Q: In a hearing transcript I was reading the other day, an attorney complained that a proposed settlement would cause “issues” for his client. As a law professor, I’ve noticed that “issue” has come to replace “problem.” Do you have any idea how this linguistic evolution or devolution has occurred?

A: You aren’t the first to notice or take issue with this use of “issue.” Many of my readers and listeners have noticed it too.

The noun “issue” (as well as the verb) entered English in the 1300s and has had a variety of meanings over the centuries, all of them arising more or less out of its early meanings of egress, outflow, exit, discharge, or output.

The “issue,” in other words, is what comes out, whether from a drain pipe, the human body, a stressful situation, or a problematic legal settlement.

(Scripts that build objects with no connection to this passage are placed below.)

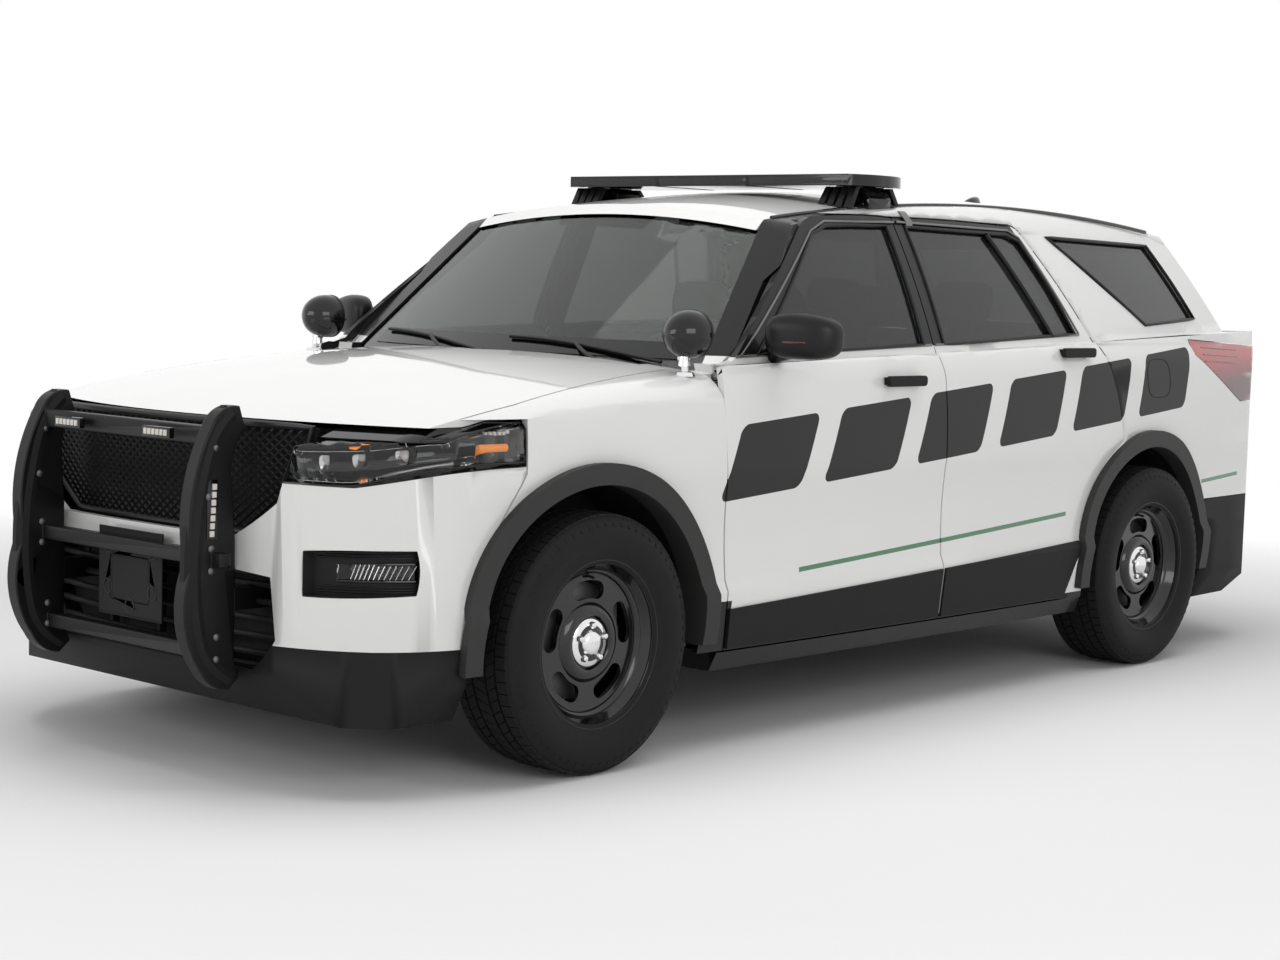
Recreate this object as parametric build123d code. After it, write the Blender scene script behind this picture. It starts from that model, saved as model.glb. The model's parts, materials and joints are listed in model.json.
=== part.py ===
from build123d import *
import os
from math import cos, degrees, hypot, radians, sin, sqrt, tan

os.makedirs("parts", exist_ok=True)

# Police SUV, five doors. Millimetres. Every piece is drawn with y measured
# back from the front axle (forward is -Y), +X to the driver's side and z up
# from the ground, and is moved at the end so that the origin lies on the
# ground in the middle of the overall length.

# ---------------------------------------------------------------- main sizes
WHEELBASE = 3025
TRACK = 1699
NOSE_OVERHANG = 885         # front axle to bumper face
TAIL_OVERHANG = 1135        # rear axle to rear bumper face
FLANK_HALF_WIDTH = 972      # door skins at their widest
MOULDING_PROUD = 28         # arch mouldings stand out from the skins
ROOF_HEIGHT = 1750
GROUND_CLEARANCE = 200
SHUT_GAP = 6                # gap between panels
FIT = 0.5                   # small clearance between seated pieces

# ---------------------------------------------------------------- panels
SKIN = 22                   # outer layer of a door or panel
DOOR_THICKNESS = 88         # whole door below the belt
FRAME_THICKNESS = 46        # window frames and pillars above the belt
DOOR_STEP = 34              # rebate between door skin and door body
GATE_THICKNESS = 66         # liftgate below its glass
ROOF_THICKNESS = 30
HOOD_THICKNESS = 24
SCREEN_SEAT = 30            # depth of the frame round windscreen and tail glass
GLASS = 5

# ---------------------------------------------------------------- heights
BELT = 1180                 # foot of the side windows
DOOR_BOTTOM = 300
CLADDING_TOP_FRONT = 432
CLADDING_TOP_REAR = 500
FLOOR_TOP = 350
FLOOR_THICKNESS = 40

# ---------------------------------------------------------------- wheels
TYRE_RADIUS = 376
TYRE_WIDTH = 255
RIM_LIP_RADIUS = 246
ARCH_RADIUS = 437           # opening in the body
MOULDING_BAND = 62          # width of the arch moulding

REAR_AXLE = WHEELBASE
NOSE = -NOSE_OVERHANG
TAIL = WHEELBASE + TAIL_OVERHANG
FAR = 1500                  # beyond every surface, for cutting tools


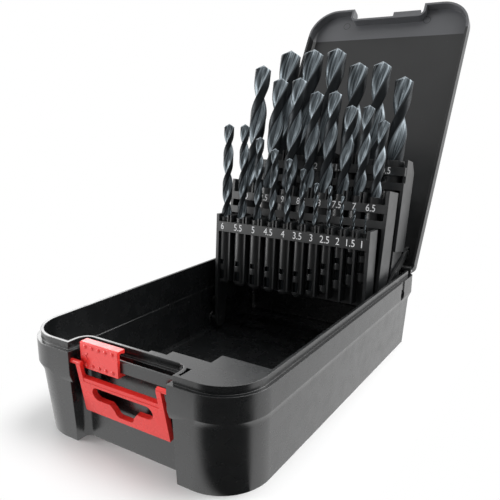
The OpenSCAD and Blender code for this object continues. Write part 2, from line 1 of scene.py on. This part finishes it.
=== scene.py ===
"""Looks of the open drill bit case: satin black case, red latch and hanger, blued twist drills.

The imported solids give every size. Here their copies are smoothed and given moulded-plastic and
blued-steel finishes, the drills get true helical flutes, and the racks get their printed sizes.
Lengths are millimetres until MM turns them into metres; +X right, +Y to the hinge, +Z up.
"""

import json
import math

import bmesh
import bpy
import numpy as np
from mathutils import Matrix, Vector


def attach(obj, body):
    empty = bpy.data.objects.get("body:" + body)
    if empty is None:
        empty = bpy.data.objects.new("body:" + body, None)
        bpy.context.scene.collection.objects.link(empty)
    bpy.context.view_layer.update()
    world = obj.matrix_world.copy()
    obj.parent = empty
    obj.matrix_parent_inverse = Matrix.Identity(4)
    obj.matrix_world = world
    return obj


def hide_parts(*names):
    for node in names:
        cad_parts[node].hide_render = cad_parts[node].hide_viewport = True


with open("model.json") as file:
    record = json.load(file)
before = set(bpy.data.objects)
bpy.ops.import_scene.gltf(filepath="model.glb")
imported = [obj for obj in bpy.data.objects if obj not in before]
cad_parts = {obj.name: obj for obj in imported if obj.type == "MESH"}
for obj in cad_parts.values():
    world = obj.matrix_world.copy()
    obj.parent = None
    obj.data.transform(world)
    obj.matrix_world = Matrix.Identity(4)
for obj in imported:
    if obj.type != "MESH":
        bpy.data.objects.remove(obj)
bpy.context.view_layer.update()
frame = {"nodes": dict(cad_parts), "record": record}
MM = 0.001
body_of = {n: b for b, ns in frame["record"]["behaviour"]["bodies"].items() for n in ns}

# ---- Sizes shared with the solids, in millimetres, rack by rack from the front ----

CASE_FRONT_Y = -94.0
SIZES = [
    [6, 5.5, 5, 4.5, 4, 3.5, 3, 2.5, 2, 1.5, 1],
    [10, 9.5, 9, 8.5, 8, 7.5, 7, 6.5],
    [13, 12.5, 12, 11.5, 11, 10.5],
]
RACKS = ["rack_front", "rack_middle", "rack_back"]
PIVOT_Y = [42.6, 56.0, 73.8]
PIVOT_Z = [8.2, 22.0, 34.0]
LEAN = [3.5, 11.0, 11.5]
THICK = [10.8, 14.6, 16.4]
OFFSET = [0.0, -0.6, 3.4]
SEAT = [26.9, 10.0, -8.8]
STRIP_TOP = [62.8, 64.4, 71.5]
STRIP_H = [6.0, 4.8, 4.8]
STRIP_PROUD = 0.3
BAND_H = 4.0
FIN_H = [4.0, 6.1, 6.5]
ROW_WEB = [5.3, 0.88, 3.45]
ROW_SPREAD = [1.0, 1.3, 1.0]
ROW_START = [44.8, 41.3, 34.4]
THIN_DRILL, THIN_RISE = 3.3, 6
# overall and flute length of a jobber drill for each diameter
JOBBER = {
    1: (34, 12), 1.5: (40, 18), 2: (49, 24), 2.5: (57, 30), 3: (61, 33), 3.5: (70, 39),
    4: (75, 43), 4.5: (80, 47), 5: (86, 52), 5.5: (93, 57), 6: (93, 57), 6.5: (101, 63),
    7: (109, 69), 7.5: (109, 69), 8: (117, 75), 8.5: (117, 75), 9: (125, 81), 9.5: (125, 81),
    10: (133, 87), 10.5: (133, 87), 11: (142, 94), 11.5: (142, 94), 12: (151, 101),
    12.5: (151, 101), 13: (151, 101),
}  # fmt: skip


def drill_x(rack):
    """Middles of a rack's drills: each pitch is the web plus the spread times the mean diameter."""
    x, d = [-ROW_START[rack]], SIZES[rack]
    for a, b in zip(d, d[1:]):
        x.append(x[-1] + ROW_WEB[rack] + ROW_SPREAD[rack] * (a + b) / 2)
    return x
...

Thus “issue” has been used to describe progeny (that is, children); bodily fluids (as in blood from a wound); the outlets of streams and rivers; the proceeds from rental property, and an outcome, product, event, or consequence.

Also, it has meant a distribution or a giving out (as when a soldier is given an “issue” of rations or pay), an “issue” of a newspaper or magazine; and a point in question (a legal usage dating from 1308).

The legal usages, with their contentious overtones, might have influenced a relatively new meaning of the noun, as exemplified in the phrase “to make an issue of” (that is, to make a fuss about or make a subject of contention).

The Oxford English Dictionary dates this sense of the word from 1927, when a writer in the New Statesman remarked, “There seems to be an attempt to create a big issue of Communism versus anti-Communism.”

And we’ve been making issues of things ever since.

The use of “issue” to mean an emotional or psychological problem seems to have cropped up about 30 years go.

Here’s one of the entries under “issue” (noun) in the OED: “In pl. orig. and chiefly U.S. Emotional or psychological difficulties (freq. with modifying word); points of emotional conflict.”

And here’s the OED‘s first published citation, from the New York Times on Dec. 8, 1982: “Then it becomes how do you deal with the emotions and intimacy issues that were largely dealt with previously through alcohol?”

As we all know, by the time a term shows up in a major newspaper it’s probably been in use for a while. So this sense of the term might have been in the air before 1982.

As of this writing, the online version of the OED doesn’t deal with “issue” as a synonym for a plain old problem (as in “he has cholesterol issues”).

But both The American Heritage Dictionary of the English Language (4th ed.) and Merriam-Webster’s Collegiate Dictionary (11th ed.) include problem as a meaning of “issue.”

Clearly this sense of the word has grown out of the earlier psychological use of the term.